Saturday 27 November 2010

TS Eliot 13.11.10



Time, Narrative and T.S. Eliot
by Vanda Playford



Vanda Playford decided to take us to two different venues, on the trace of T. S. Eliot. After meeting at the tube station in Kensington, we walked to the church that Eliot was a warden for 12 years of his late life. Vanda has informed us on Eliot and the peculiarities of his life that has taken her interest. After walking in the church we have sat on a corner where Vanda read us through her Shamanic journey she has taken to prepare for today's meeting. her journey was so resonant with strong points on Eliot's practice. Following, we started reading from Eliot's poetry (Four Quartets, mainly). After spending a good amount of time, and arriving at the limits of the patience of the priest, we have left the premises to go and have a drink at Eliot's local pub. There waited another task. Vanda asked us to write a story (in automated writing) on time on the cash machine rolls. After the session of writing, everyone switched their story which were read aloud. We have rolled our stories back and placed in a box to be thrown to the lake in the neighborhood. (For many reasons, neither the information of the lake nor the time will be announced.)

Friday 5 November 2010

Freud Museum, 30.10.10



at Freud Museum
by Jean Matthee

After walking though the museum and relating to the objects that surrounds us within pauses, Jean invited us to make our own mobius strip.

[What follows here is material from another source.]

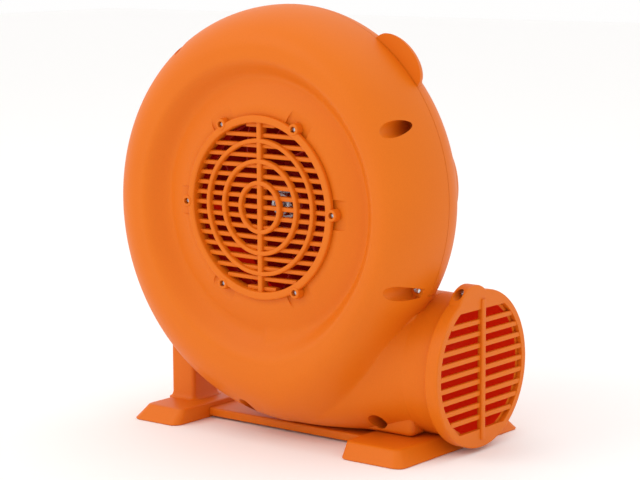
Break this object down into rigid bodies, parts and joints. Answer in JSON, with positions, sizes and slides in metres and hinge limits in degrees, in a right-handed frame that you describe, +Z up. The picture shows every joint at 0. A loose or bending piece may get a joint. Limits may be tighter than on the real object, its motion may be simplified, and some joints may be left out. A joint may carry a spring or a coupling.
{
  "type": "inflatable blower",
  "caption": "Electric centrifugal blower for inflatables: scroll housing in two shells, guarded round outlet and intake, spinning impeller and motor, moulded feet, rocker switch.",
  "frame": {"origin": "on the floor, under the middle of the blower's outline", "axes": "+Z up, +X the way the air leaves through the outlet, -Y the way the intake grille faces"},
  "size_m": [0.3106, 0.191, 0.332],
  "materials": {
    "orange_plastic": "moulded orange plastic, fine satin skin",
    "red_nylon": "moulded dark red nylon",
    "black_plastic": "black moulded plastic",
    "zinc_steel": "bright zinc-plated steel",
    "cast_aluminium": "die-cast aluminium",
    "lamination_steel": "stacked electrical steel",
    "enamelled_copper": "varnished copper winding",
    "white_case": "white plastic capacitor case",
    "felt": "felt seal"
  },
  "bodies": {
    "housing": {"front_shell": "orange_plastic", "rear_shell": "orange_plastic", "intake_grille": "orange_plastic", "outlet_guard": "orange_plastic", "left_foot": "orange_plastic", "right_foot": "orange_plastic", "base_rail": "orange_plastic", "motor_cover": "orange_plastic", "switch_housing": "black_plastic", "cable_gland": "black_plastic", "gland_nut": "black_plastic", "front_bearing": "zinc_steel", "rear_bearing": "zinc_steel", "outlet_guard_screw": "zinc_steel", "grille_screw_1": "zinc_steel", "grille_screw_2": "zinc_steel", "grille_screw_3": "zinc_steel", "grille_screw_4": "zinc_steel", "grille_screw_5": "zinc_steel", "grille_screw_6": "zinc_steel", "shell_screw_1": "zinc_steel", "shell_screw_2": "zinc_steel", "shell_screw_3": "zinc_steel", "shell_screw_4": "zinc_steel", "duct_screw_1": "zinc_steel", "motor_screw_1": "zinc_steel", "motor_screw_2": "zinc_steel", "motor_screw_3": "zinc_steel", "motor_screw_4": "zinc_steel", "cover_screw_1": "zinc_steel", "cover_screw_2": "zinc_steel", "cover_screw_3": "zinc_steel", "cover_screw_4": "zinc_steel", "motor_front_bracket": "cast_aluminium", "motor_rear_bracket": "cast_aluminium", "stator_core": "lamination_steel", "front_winding": "enamelled_copper", "rear_winding": "enamelled_copper", "capacitor": "white_case", "shaft_seal": "felt"},
    "rotor": {"impeller": "red_nylon", "impeller_bush": "zinc_steel", "impeller_washer": "zinc_steel", "impeller_nut": "zinc_steel", "motor_shaft": "zinc_steel", "rotor_core": "lamination_steel", "cooling_fan": "black_plastic"},
    "rocker": {"switch_rocker": "black_plastic"}
  },
  "joints": [
    {"name": "impeller_spin", "type": "hinge", "parent": "housing", "child": "rotor", "pos_m": [0.00615, -0.0095, 0.1815], "axis": [0, 1, 0], "continuous": true},
    {"name": "switch_tilt", "type": "hinge", "parent": "housing", "child": "rocker", "pos_m": [-0.07615, 0.0425, 0.1815], "axis": [0, 1, 0], "range_deg": [-14, 0]}
  ]
}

Referring to Lygia Clark's performance of cutting continuously the Mobius strip from the middle, she asked us to think of a limit of ours - a limit that we want to exceed and after a determinate feel about that limit we started cutting our own mobius strips where exceeding was metaphorically and physically in-situ. Following, we were invited one-by-one into Freud's study and play again with an elasticated mobius strip and associate with the patients that have been temporarily residing on the infamous coach. The whole encounter is filmed by Sara, as Jean wanted to position an investigation on thought and image.

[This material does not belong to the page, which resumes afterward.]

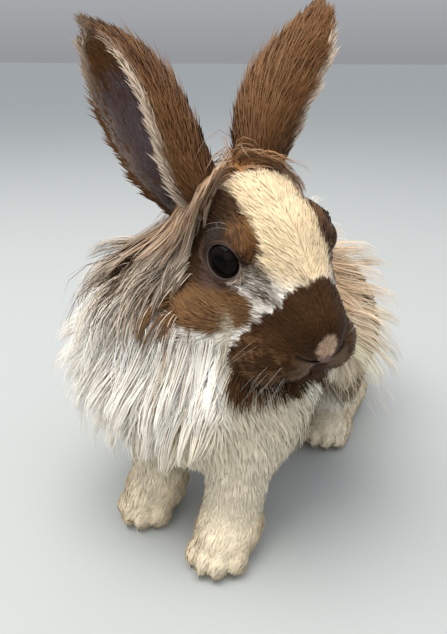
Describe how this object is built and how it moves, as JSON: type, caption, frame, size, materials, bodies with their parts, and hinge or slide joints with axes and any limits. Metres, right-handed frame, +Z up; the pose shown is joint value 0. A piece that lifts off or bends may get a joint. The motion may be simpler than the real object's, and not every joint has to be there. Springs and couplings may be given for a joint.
{
  "type": "lionhead rabbit",
  "caption": "Life-size standing lionhead rabbit with upright ears, a long mane, and its head turned to its left, as a still display model.",
  "frame": {"origin": "middle of the bounding box, on the floor between the four feet", "axes": "-Y is the way the body faces, +X is the animal's left, and +Z is up from the floor"},
  "size_m": [0.1692, 0.2764, 0.2451],
  "materials": {
    "brown_coat": "soft fur",
    "mane_coat": "long soft fur",
    "white_coat": "soft fur",
    "ticked_coat": "soft ticked fur",
    "eye": "wet gloss"
  },
  "bodies": {
    "root": {"ear_left": "brown_coat", "ear_right": "brown_coat", "eye_left": "eye", "eye_right": "eye", "foreleg_left": "white_coat", "foreleg_right": "white_coat", "forepaw_left": "white_coat", "forepaw_right": "white_coat", "haunch_left": "ticked_coat", "haunch_right": "ticked_coat", "head": "mane_coat", "hind_foot_left": "white_coat", "hind_foot_right": "white_coat", "neck": "white_coat", "tail": "ticked_coat", "torso": "ticked_coat"}
  },
  "joints": []
}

Sir John Soane's Museum, 16.10.10


Soane the second and the problem of Now
a series of playful meditations on time and presence

by Ole Hagen




JOHN SOANE 2ND AND THE PROBLEM OF NOW
The group meet first in the front room, where O gives the following introduction:
Sir John Soane was a quite successful neoclassical architect and an initiate (1813) in the fraternal organisation of the Masonic Lodge. But despite being a member of an organisation with an idea of a Supreme Being called G.A.O.T.U, the Great Architect of the Universe and constructing and preserving some monumental architecture himself, John Soane was not immune to the problem of entropy and the passage of time. His remains are buried at a tomb he designed for himself and his wife at St.Pancras Old Church graveyard, a site with an ancient pagan history. But that is not the main point here.